» **Given task**: Quote precisely the run of lines opening with the line containing "imported = [obj" and closing with the line containing "obj.data.transform(world)", and nothing else.

» **Data lines**:
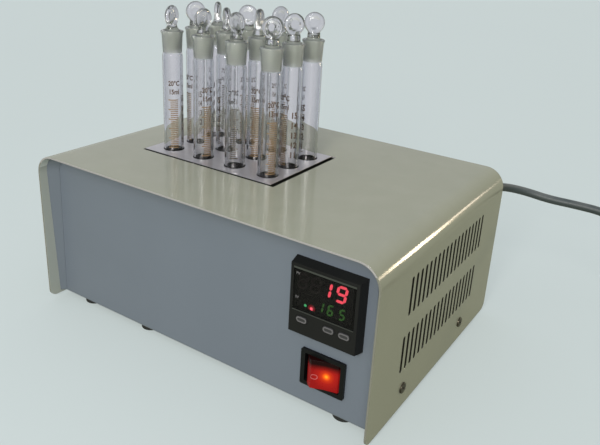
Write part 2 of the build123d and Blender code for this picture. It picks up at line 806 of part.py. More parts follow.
with BuildPart() as solid_state_relay:
    with BuildSketch(Plane.XY.offset(relay_base)):
        with Locations((relay_x, relay_y)):
            RectangleRounded(relay_width, relay_depth, sink_base)
    extrude(amount=relay_height)
    with BuildSketch(Plane.XY.offset(relay_base + relay_height)):
        with Locations((relay_x, relay_y)):
            with GridLocations(relay_width - terminal_width, 0, 2, 1):
                Rectangle(terminal_width, relay_depth)
    extrude(amount=-relay_step, mode=Mode.SUBTRACT)
    with BuildSketch(Plane.XY.offset(relay_base + relay_height - relay_step)):
        with Locations((relay_x, relay_y)):
            with GridLocations(relay_width - terminal_width, relay_depth / 2, 2, 2):
                Circle(nut_across / 2)
    extrude(amount=nut_height)
save(solid_state_relay, "solid_state_relay")

with BuildPart() as terminal_block:
    with BuildSketch(Plane.XY.offset(tray_floor)):
        with Locations((terminal_x, terminal_y)):
            Rectangle(terminal_width, terminal_count * terminal_pitch)
    extrude(amount=terminal_height)
    with BuildSketch(Plane.XY.offset(terminal_top)):
        with Locations((terminal_x + terminal_width / 4, terminal_y)):
            with GridLocations(0, terminal_pitch, 1, terminal_count):
                Circle(terminal_hole / 2)
    extrude(amount=-terminal_height / 2, mode=Mode.SUBTRACT)
save(terminal_block, "terminal_block")

fuse_z = tray_floor + fuse_base_height + clip_wall + fuse_diameter / 2

with BuildPart() as fuse_block:
    with BuildSketch(Plane.XY.offset(tray_floor)):
        with Locations((fuse_x, fuse_y)):
            Rectangle(fuse_base_width, fuse_base_depth)
    extrude(amount=fuse_base_height)
    with BuildSketch(facing_right(fuse_x, fuse_y, fuse_z)):
        Rectangle(fuse_diameter + 2 * clip_wall, fuse_diameter + 2 * clip_wall)
        Circle(fuse_diameter / 2, mode=Mode.SUBTRACT)
        with Locations((0, fuse_diameter / 2)):
            Rectangle(clip_mouth, fuse_diameter, mode=Mode.SUBTRACT)
    extrude(amount=fuse_length / 2, both=True)
    with BuildSketch(Plane.XY.offset(tray_floor + fuse_base_height)):
        with Locations((fuse_x, fuse_y)):
            Rectangle(fuse_length - 2 * clip_width, fuse_base_depth)
    extrude(amount=2 * fuse_diameter, mode=Mode.SUBTRACT)
save(fuse_block, "fuse_block")

with BuildPart() as glass_fuse:
    with BuildSketch(facing_right(fuse_x, fuse_y, fuse_z)):
        Circle(fuse_diameter / 2 - screw_fit)
    extrude(amount=fuse_length / 2 - seat_gap, both=True)
save(glass_fuse, "glass_fuse")

with BuildPart() as earth_stud:
    with BuildSketch(Plane.XY.offset(tray_floor)):
        with Locations((stud_x, stud_y)):
            Circle(stud_diameter / 2)
    extrude(amount=stud_height)
    with BuildSketch(Plane.XY.offset(tray_floor)):
        with Locations((stud_x, stud_y)):
            RegularPolygon(nut_across / 2, 6, major_radius=False)
    extrude(amount=nut_height)
save(earth_stud, "earth_stud")

# ========================================================================================================
# Mains lead: boot, free cord, coil, tail and plug
# ========================================================================================================

boot_tip_y = panel_y + boot_length
boot_reach = boot_tip_y - panel_inside
boot_radius = boot_diameter / 2
boot_flange_radius = boot_flange_diameter / 2

with BuildPart() as strain_relief:
    with BuildSketch(Plane((cord_exit_x, panel_inside, cord_exit_z))):
        with BuildLine():
            Polyline((0, -boot_inside), (boot_flange_radius, -boot_inside), (boot_flange_radius, 0),
                     (boot_radius, 0), (boot_radius, sheet), (boot_flange_radius, sheet),
                     (boot_flange_radius, sheet + boot_flange), (boot_radius, sheet + boot_flange),
                     (boot_tip_diameter / 2, boot_reach), (0, boot_reach), close=True)
        make_face()
    revolve(axis=Axis((cord_exit_x, 0, cord_exit_z), (0, 1, 0)))
save(strain_relief, "strain_relief")

# where the cord leaves the coil and where it joins it, on straight ends that touch the outermost turn
coil_stub = math.sqrt((coil_outer + cord_radius) ** 2 - coil_turn_radius ** 2)
top_turn_z = coil_height - cord_radius


def on_outer_turn(angle, ahead, height):
    """Point ahead millimetres along the clockwise tangent from the outermost turn at an angle."""
    turn = math.radians(angle)
    return (coil_x + coil_turn_radius * math.cos(turn) + ahead * math.sin(turn),
            coil_y + coil_turn_radius * math.sin(turn) - ahead * math.cos(turn), height)


coil_inlet = on_outer_turn(coil_entry_angle, -coil_stub, top_turn_z)
coil_outlet = on_outer_turn(coil_exit_angle, coil_stub, cord_radius)
plug_z = plug_thickness / 2
plug_way = (math.cos(math.radians(plug_heading)), math.sin(math.radians(plug_heading)))

cord_route = [
    (cord_exit_x, boot_tip_y, cord_exit_z),
    (cord_exit_x, 129.3, cord_exit_z),
    (129.6, 146.7, 91.0), (143.5, 158.3, 87.0), (161.0, 163.0, 83.5), (182.0, 169.0, 82.0),
    (204.0, 174.0, 80.0), (218.3, 176.5, 73.2), (229.6, 176.9, 61.9), (237.6, 176.1, 48.0),
    (245.4, 174.3, 34.1), (255.4, 170.6, 22.6), (267.5, 164.4, 14.4),
    on_outer_turn(coil_entry_angle, -(coil_stub + straight_end), top_turn_z),
    coil_inlet,
]
tail_route = [
    coil_outlet,
    on_outer_turn(coil_exit_angle, coil_stub + straight_end, cord_radius),
    (335.6, 41.5, 7.2), (334.2, 29.5, 11.3),
    (plug_entry_x - straight_end * plug_way[0], plug_entry_y - straight_end * plug_way[1], plug_z),
    (plug_entry_x, plug_entry_y, plug_z),
]

for route_name, route_points in (("cord", cord_route), ("tail", tail_route)):
    print(route_name, "bend radii", [round(radius, 1) for radius in corner_radii(route_points)])


def cord_tube(points):
    """Round cord along straight runs joined by arcs as large as the runs allow."""
    with BuildPart() as tube:
        with BuildLine() as route:
            FilletPolyline(*points, radius=corner_radii(points))
        first_run = Vector(*points[1]) - Vector(*points[0])
        with BuildSketch(Plane(origin=points[0], z_dir=first_run)):
            Circle(cord_radius)
        sweep(path=route.line)
    expected = math.pi * cord_radius ** 2 * sum(edge.length for edge in route.line.edges())
    print("cord volume over section times length", round(tube.part.volume / expected, 5))
    return tube


save(cord_tube(cord_route), "mains_cord")
save(cord_tube(tail_route), "cord_tail")


def stub_plane(tip, angle, way):
    """Plane at a stub's tip, facing back along the stub to the coil."""
    turn = math.radians(angle)
    return Plane(origin=tip, z_dir=(way * math.sin(turn), -way * math.cos(turn), 0))


with BuildPart() as cord_coil:
    with BuildSketch(Plane.XY):
        with Locations((coil_x, coil_y)):
            Circle(coil_outer)
            Circle(coil_outer - coil_width, mode=Mode.SUBTRACT)
    extrude(amount=coil_height)
    with BuildSketch(stub_plane(coil_inlet, coil_entry_angle, 1)):
        Circle(cord_radius)
    extrude(amount=coil_stub)
    with BuildSketch(stub_plane(coil_outlet, coil_exit_angle, -1)):
        Circle(cord_radius)
    extrude(amount=coil_stub)
    # the turns are drawn together under the tie
    tie_plane = Plane(origin=(coil_x, coil_y, 0)).rotated((0, 0, tie_angle))
    with BuildSketch(tie_plane):
        with Locations((coil_middle_radius, 0)):
            Rectangle(coil_width + cord_radius, tie_width)
    extrude(amount=coil_height, mode=Mode.SUBTRACT)
    with BuildSketch(tie_plane.offset(tie_thickness)):
        with Locations((coil_middle_radius, 0)):
            Rectangle(coil_width - 2 * tie_thickness, tie_width)
    extrude(amount=coil_height - 2 * tie_thickness)
save(cord_coil, "cord_coil")

with BuildPart() as cord_tie:
    with BuildSketch(tie_plane):
        with Locations((coil_middle_radius, 0)):
            Rectangle(coil_width, tie_width)
    extrude(amount=coil_height)
    with BuildSketch(tie_plane.offset(tie_thickness)):
        with Locations((coil_middle_radius, 0)):
            Rectangle(coil_width - 2 * tie_thickness, tie_width)
    extrude(amount=coil_height - 2 * tie_thickness, mode=Mode.SUBTRACT)
save(cord_tie, "cord_tie")

plug_plane = Plane(origin=(plug_entry_x, plug_entry_y, plug_z), x_dir=(-plug_way[1], plug_way[0], 0),
                   z_dir=(plug_way[0], plug_way[1], 0))
plug_grip_plane = plug_plane.offset(plug_collar_length + plug_shoulder_length)
plug_face = plug_plane.offset(plug_collar_length + plug_shoulder_length + plug_grip_length)

with BuildPart() as plug_body:
    with BuildSketch(plug_plane):
        Circle(plug_collar_diameter / 2)
    extrude(amount=plug_collar_length)
    with BuildSketch(plug_plane.offset(plug_collar_length)):
        RectangleRounded(plug_width / 2, plug_thickness / 2, plug_rounding)
    with BuildSketch(plug_grip_plane):
        RectangleRounded(plug_width, plug_thickness, plug_rounding)
    loft()
    with BuildSketch(plug_grip_plane):
        RectangleRounded(plug_width, plug_thickness, plug_rounding)
    extrude(amount=plug_grip_length)
save(plug_body, "plug_body")

with BuildPart() as plug_pins:
    with BuildSketch(plug_face):
        with PolarLocations(pin_circle, 2, start_angle=30, angular_range=120, endpoint=True):
            Rectangle(pin_thickness, pin_width)
        with PolarLocations(pin_circle, 1, start_angle=-90):
            Rectangle(pin_width, pin_thickness)       # earth pin
    extrude(amount=pin_length)
save(plug_pins, "plug_pins")

# ========================================================================================================
# Wires inside the case
# ========================================================================================================

boot_inner_y = panel_inside - boot_inside
tab_end_y = tab_length - switch_back
tab_x = switch_body_width / 4
tab_z = switch_body_height / 4
fuse_end_x = fuse_base_width / 2 - wire_diameter
fuse_top = tray_floor + fuse_base_height
relay_nut_top = relay_base + relay_height - relay_step + nut_height
relay_nut_x = relay_x - (relay_width - terminal_width) / 2
relay_nut_y = relay_y - relay_depth / 4
terminal_side = terminal_x + terminal_width / 2
terminal_mid = tray_floor + terminal_height / 2
terminal_front_y = terminal_y - 1.5 * terminal_pitch
stud_top = tray_floor + stud_height
relay_top = relay_base + relay_height
left_lane_x = relay_x - sink_width / 2 - wire_lane
right_lane_x = relay_x + sink_width / 2 + wire_lane / 3

wire_routes = {
    "live to fuse": [
        (cord_exit_x - wire_spread, boot_inner_y, cord_exit_z),
        (cord_exit_x - wire_spread, fuse_y, cord_exit_z), (cord_exit_x - 18.0, fuse_y, relay_top + 14.3),
        (fuse_x + fuse_end_x, fuse_y, relay_top - 5.7), (fuse_x + fuse_end_x, fuse_y, fuse_top)],
    "fuse to switch": [
        (fuse_x - fuse_end_x, fuse_y, fuse_top), (fuse_x - fuse_end_x, fuse_y, relay_top + 2.3),
        (left_lane_x - 0.5, relay_y + 10.0, relay_top + 8.3),
        (left_lane_x + 1.0, relay_y - 30.0, relay_top + 6.3),
        (switch_x - 21.9, tab_end_y + 26.5, switch_z + 14.1),
        (switch_x - tab_x, tab_end_y + 15.5, switch_z + tab_z),
        (switch_x - tab_x, tab_end_y, switch_z + tab_z)],
    "neutral to switch": [
        (cord_exit_x + wire_spread, boot_inner_y, cord_exit_z),
        (cord_exit_x + wire_spread, fuse_y, cord_exit_z), (right_lane_x, fuse_y - 15.0, cord_exit_z - 9.0),
        (right_lane_x, relay_y - 30.0, cord_exit_z - 24.0),
        (right_lane_x - 5.5, tab_end_y + 27.5, switch_z + 18.1),
        (switch_x + tab_x, tab_end_y + 15.5, switch_z + tab_z),
        (switch_x + tab_x, tab_end_y, switch_z + tab_z)],
    "earth to stud": [
        (cord_exit_x, boot_inner_y, cord_exit_z - wire_spread),
        (cord_exit_x, stud_y + stud_diameter, cord_exit_z - wire_spread),
        (stud_x, stud_y, cord_exit_z - 26.0), (stud_x, stud_y, stud_top)],
    "switched live to terminals": [
        (switch_x - tab_x, tab_end_y, switch_z - tab_z),
        (switch_x - tab_x, tab_end_y + 14.5, switch_z - tab_z),
        (terminal_side + 16.0, terminal_front_y, terminal_mid),
        (terminal_side, terminal_front_y, terminal_mid)],
    "switched neutral to terminals": [
        (switch_x + tab_x, tab_end_y, switch_z - tab_z),
        (switch_x + tab_x, tab_end_y + 14.5, switch_z - tab_z),
        (terminal_side + 24.0, terminal_front_y + terminal_pitch, terminal_mid),
        (terminal_side, terminal_front_y + terminal_pitch, terminal_mid)],
    "terminals to relay": [
        (terminal_side, terminal_front_y + 3 * terminal_pitch, terminal_mid),
        (left_lane_x + 0.5, terminal_front_y + 3 * terminal_pitch, terminal_mid),
        (left_lane_x + 0.5, terminal_front_y + 34.0, relay_top - 3.7),
        (relay_nut_x, relay_y - 30.0, relay_top + 9.3), (relay_nut_x, relay_nut_y, relay_top + 10.3),
        (relay_nut_x, relay_nut_y, relay_nut_top)],
}

with BuildPart() as internal_wiring:
    for wire_route in wire_routes.values():
        add(sleeved_lead(wire_route, wire_diameter))
save(internal_wiring, "internal_wiring")
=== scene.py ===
"""Benchtop digestion reactor, dressed: finishes for the metal, plastic and rubber pieces, blown glass tubes
and stoppers with their printed scales, the lit display and switch, and the mains lead.

Metres, in the frame of the solids: the origin is on the table under the middle of the cover, +X to the right
of the front panel, -Y towards the user.
"""
import math

import bmesh
import bpy
from mathutils import Matrix, Vector
from mathutils.bvhtree import BVHTree


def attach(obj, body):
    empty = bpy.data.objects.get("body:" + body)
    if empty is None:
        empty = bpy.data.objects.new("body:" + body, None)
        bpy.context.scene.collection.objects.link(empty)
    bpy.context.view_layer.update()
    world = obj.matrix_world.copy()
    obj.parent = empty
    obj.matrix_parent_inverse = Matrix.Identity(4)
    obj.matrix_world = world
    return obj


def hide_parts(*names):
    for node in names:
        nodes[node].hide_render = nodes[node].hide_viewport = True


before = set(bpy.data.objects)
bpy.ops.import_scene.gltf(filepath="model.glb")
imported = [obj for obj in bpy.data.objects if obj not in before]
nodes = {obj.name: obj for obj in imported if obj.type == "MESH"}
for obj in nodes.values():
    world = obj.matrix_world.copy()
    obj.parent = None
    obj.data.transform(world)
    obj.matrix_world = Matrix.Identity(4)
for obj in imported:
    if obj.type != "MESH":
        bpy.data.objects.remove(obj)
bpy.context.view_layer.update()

MM = 0.001

# ---- sizes shared with the solids, in millimetres --------------------------------------
panel_y = 87.5
block_top = 121.0
well_columns, well_rows = 4, 3
well_pitch_x, well_pitch_y = 29.2, 25.0
well_middle_x, well_middle_y = -32.0, -1.7
tube_bottom = 48.0
tube_rim = 209.0
tube_radius = 7.25
tube_wall = 1.1
joint_length = 15.5
head_radius = 7.3
bezel_y = 95.5
controller_x = 102.8
controller_z = 80.8
bezel_face = 45.4
key_z = 68.2
switch_x = 101.9
switch_z = 31.9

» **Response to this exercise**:
imported = [obj for obj in bpy.data.objects if obj not in before]
nodes = {obj.name: obj for obj in imported if obj.type == "MESH"}
for obj in nodes.values():
    world = obj.matrix_world.copy()
    obj.parent = None
    obj.data.transform(world)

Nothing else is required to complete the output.